Set down the material exactly as given, please, from its first line through the line that includes "if empty is".

───── Supplied data ─────

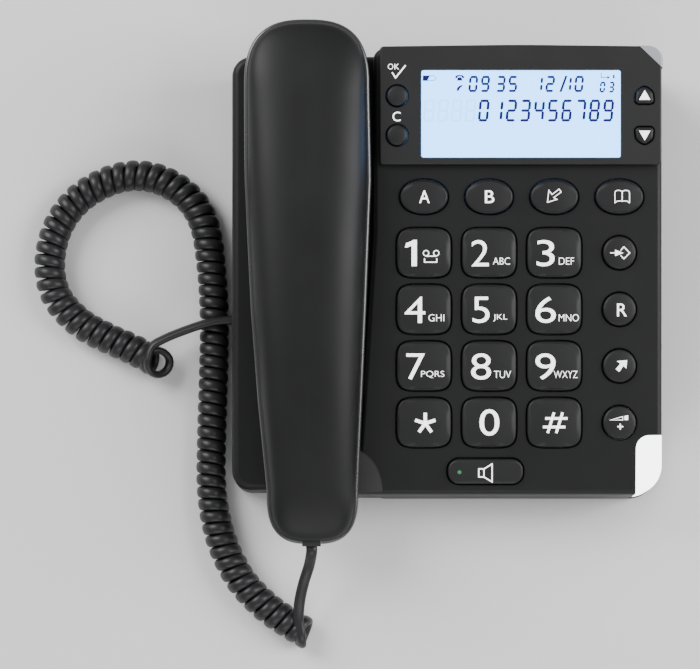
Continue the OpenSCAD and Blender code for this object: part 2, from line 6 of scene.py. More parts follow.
import bmesh
import bpy
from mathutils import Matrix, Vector


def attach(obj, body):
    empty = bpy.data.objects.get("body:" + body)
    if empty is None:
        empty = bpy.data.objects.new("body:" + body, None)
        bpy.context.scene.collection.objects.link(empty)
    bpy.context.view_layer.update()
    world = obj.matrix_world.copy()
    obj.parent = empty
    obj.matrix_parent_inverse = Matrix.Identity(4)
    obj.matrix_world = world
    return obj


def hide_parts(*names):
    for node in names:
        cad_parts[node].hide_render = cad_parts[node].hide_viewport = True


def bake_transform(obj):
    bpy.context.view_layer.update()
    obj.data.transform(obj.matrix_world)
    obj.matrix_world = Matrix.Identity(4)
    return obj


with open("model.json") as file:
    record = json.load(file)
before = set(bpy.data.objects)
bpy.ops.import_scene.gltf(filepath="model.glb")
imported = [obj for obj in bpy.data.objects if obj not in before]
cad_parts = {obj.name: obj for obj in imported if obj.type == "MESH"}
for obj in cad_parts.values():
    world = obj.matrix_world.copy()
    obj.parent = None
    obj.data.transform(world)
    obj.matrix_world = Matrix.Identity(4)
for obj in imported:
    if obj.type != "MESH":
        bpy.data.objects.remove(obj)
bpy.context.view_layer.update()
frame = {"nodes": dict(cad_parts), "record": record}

# ---------- the key face and its coordinates, in millimetres ----------
# u runs across, v up the sloping face, n out of it, as in the CAD.

TILT = math.radians(7.0)
Y0 = 1.131
FACE_H = 40.0
MM = 0.001
SIN, COS, TAN = math.sin(TILT), math.cos(TILT), math.tan(TILT)
OUT = Vector((0, -SIN, COS))  # straight out of the face


def face(u, v, n=0.0):
    """Face coordinates in millimetres to the row frame in metres."""
    return Vector((u, Y0 + v * COS - n * SIN, FACE_H + v * SIN + n * COS)) * MM


def desk(x, y, z):
    """Desk coordinates in millimetres to the row frame in metres."""
    return Vector((x, Y0 + y, z)) * MM


def face_level(y, n):
    """Height above the desk of the plane n, at desk coordinate y."""
    return FACE_H + y * TAN + n / COS


# ---------- materials ----------

PATCH_SCALE = 45.0  # patches of uneven sheen to a metre
GRAIN_DEPTH = 0.00004


def plastic(name, color, rough=0.42, grain=0.00035, bump=0.25, shade=0.12, coat=0.0, gloss=0.4):
    """Moulded plastic: fine spark-eroded grain, slightly uneven sheen."""
    m = bpy.data.materials.new(name)
    m.use_nodes = True
    nt = m.node_tree
    bsdf = nt.nodes["Principled BSDF"]
    coords = nt.nodes.new("ShaderNodeTexCoord")
    fine = nt.nodes.new("ShaderNodeTexNoise")
    fine.inputs["Scale"].default_value = 1.0 / grain
    fine.inputs["Detail"].default_value = 3.0
    broad = nt.nodes.new("ShaderNodeTexNoise")
    broad.inputs["Scale"].default_value = PATCH_SCALE
    broad.inputs["Detail"].default_value = 4.0
    nt.links.new(coords.outputs["Object"], fine.inputs["Vector"])
    nt.links.new(coords.outputs["Object"], broad.inputs["Vector"])
    ramp = nt.nodes.new("ShaderNodeMix")
    ramp.data_type = "RGBA"
    ramp.inputs[6].default_value = (*[c * (1 - shade) for c in color], 1)
    ramp.inputs[7].default_value = (*[min(1, c * (1 + shade)) for c in color], 1)
    nt.links.new(broad.outputs["Fac"], ramp.inputs[0])
    nt.links.new(ramp.outputs[2], bsdf.inputs["Base Color"])
    spread = nt.nodes.new("ShaderNodeMapRange")
    spread.inputs["To Min"].default_value = rough - 0.05
    spread.inputs["To Max"].default_value = rough + 0.07
    nt.links.new(broad.outputs["Fac"], spread.inputs["Value"])
    nt.links.new(spread.outputs["Result"], bsdf.inputs["Roughness"])
    b = nt.nodes.new("ShaderNodeBump")
    b.inputs["Strength"].default_value = bump
    b.inputs["Distance"].default_value = GRAIN_DEPTH
    nt.links.new(fine.outputs["Fac"], b.inputs["Height"])
    nt.links.new(b.outputs["Normal"], bsdf.inputs["Normal"])
    bsdf.inputs["Specular IOR Level"].default_value = gloss
    bsdf.inputs["Coat Weight"].default_value = coat
    bsdf.inputs["Coat Roughness"].default_value = 0.25
    return m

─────

Task answer:
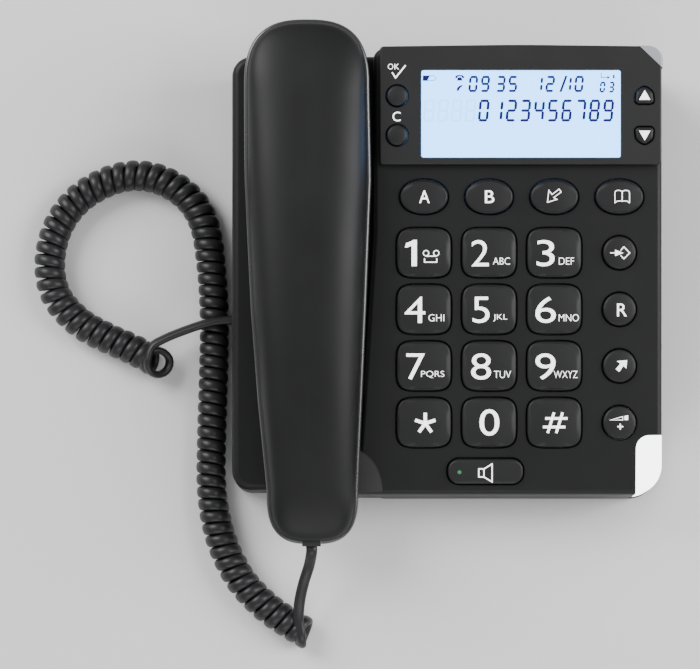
Continue the OpenSCAD and Blender code for this object: part 2, from line 6 of scene.py. More parts follow.
import bmesh
import bpy
from mathutils import Matrix, Vector


def attach(obj, body):
    empty = bpy.data.objects.get("body:" + body)
    if empty is None:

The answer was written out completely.